I told the guy that I spoke to a solicitor and told him what they advised me. The guy became very upset with me and said that his friends had managed to get married without going back to their home country - he gave me a few examples and said I shouldn't listen to the solicitor. He got really moody and demanded that he wasn't going to go back to his home country. The guy reminded me how he had accepted the fact I had kids, and had accepted that I made mistakes of dishonouring my family (by marrying for choice outside the religion 1st time round) and that he wasn't going to care about what people in the community gossiped about him for marrying me. He said he isn't going to talk to me until next week now because I had upset him with the suggestion that he go back to his home country.

Am I being unreasonable? What shall I do?

OP posts:
Letitsnow9 · 20/11/2013 23:53

RED FLAGS RED FLAGS RED FLAGS

34DD · 20/11/2013 23:54

This reply has been deleted

Message withdrawn at poster's request.

Hissy · 21/11/2013 07:28

My love, your issue here isn't his immigration status.

It's the fact that he's manipulative, abusive, controlling and not good enough to have in your house, let alone have access to your children.

Your further issue is that your parents are sponsoring this abuse of you, and contributing to it, further eroding your self worth and that of your children.

People do marry illegals for love, and it can work.

This guy wouldn't be suitable for marriage even if he were dipped in gold and lay on a bed of precious jewels. He's a nasty common or garden misogynist, and he'd only get worse and worse and worse.

He will beat you, and probably your kids. You'd be repeating a cycle, and raising your dc to expect the same.

Only you can prevent that, you can break the cycle and show your DC that it doesn't have to be like that.

I had to tell my DS aged 5 why his dad was leaving us, that it's not right for daddy to shout at mummy, that it's not right for him to feel afraid in his own house. I did this because it's important that he knows not to emulate what he's seen. It's important that he sees that I wasn't the one that broke his family, abuse did.

3 years on we're stronger than ever before, he's grown leaps and bounds and is happy, confident and all the little nervous ticks he had have gone.

Getting away from an abusive dynamic is so hard, to stand strong against parents who have an interest in seeing you wither and shrivel at the hands of a bully is so very hard, but there isn't any other option when you realise the truth. You can't come back from that.

Be strong. We're here ans we do understand.

Blu · 21/11/2013 08:16

I agree with Hissy. No matter what his visa status, the important thing from your point of view is the way he treats you. And considering that this is a stage that you would expect him to be being super nice to you yet has started insulting you and blackmailing you, we'll that says it all.
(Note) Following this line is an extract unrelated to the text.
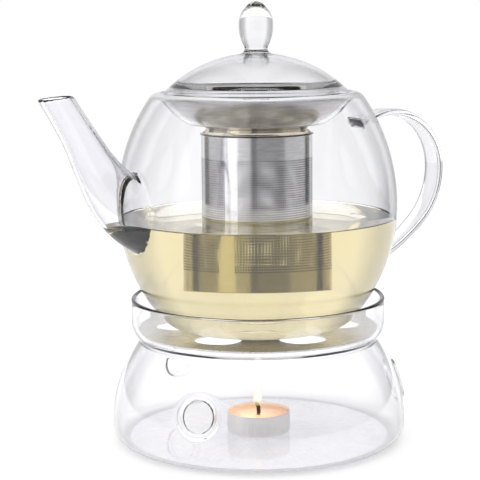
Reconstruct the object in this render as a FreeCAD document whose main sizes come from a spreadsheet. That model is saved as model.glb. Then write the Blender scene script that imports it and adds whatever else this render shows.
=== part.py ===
"""Glass teapot with a steel leaf infuser, standing on its glass tealight warmer.

Frame: millimetres, +Z up, origin at the middle of the warmer's flat base. The spout points to -X and the
handle to +X, and every round piece is turned about the Z axis.
The blown pot, its neck, its drawn spout and its strap handle are glass pieces fused face to face, and so are
the lid's dome, skirt and knob. The infuser hangs in the neck's funnel, and the lid sits on the infuser.
"""

import FreeCAD, Part
import math
import os

import Sketcher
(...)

He may go on to be a great citizen, tax player and contribution to the country but I fear he will never make a loving respectful DH to anyone if he can use and abuse a woman in this way. He tried the asylum route , you were his next tactic. I understand why people want to pursue better opportunities, but you have done the right thing in not letting it be at your personal cost.

Also, deep stable relationships based on love take a long time to fall into place. You can't know you will be happy with someone after a series of dates that go well. You have now given yourself that chance to take your time should you wish to develop a relationship in the future.

Do keep using MN For support .

I am just really pleased to have seen a woman take decisive and brave action as you have done! Big congratulations.

redexpat · 21/11/2013 08:27

Well done op!

Just to add my tuppence worth, what you have just avoided is abuse disguised as culture.

So pleased for you, hope you can get back on your own two feet x

sashh · 21/11/2013 11:02

When the guy said his only crime was trying to make a better life for himself, I actually felt sorry for him.

I don't.

He is not wanting a better life for a family. He is not fleeing persecution. He is not trying to make things better in his own country.

He is making a better life for himself by taking a job that should be done by someone here legally.

He has basically stolen the livelihood of another person.

zippey · 21/11/2013 11:47

Hi Holamum, glad there has been some progress for you.

Theres nothing wrong in falling for an illegal immigrant, as long as that love is real. But his words and actions make me think that he is marrying you for citizenship. After he gets this, who knows what will happen?

If he is religious he probably wants your DC to follow that religion devoutly too. And will he really care about your DC?

And will your parents really cut you and their grand-children out of their lives because you wont do as they ask you? It doesn't sound like they want whats best for you. It sounds like they want whats best for their image as a family.

DidoTheDodo · 21/11/2013 15:06

holamum huge applause to you for being so strong and decisive. I am in awe of you. Please keep going along your own track - you're amazing!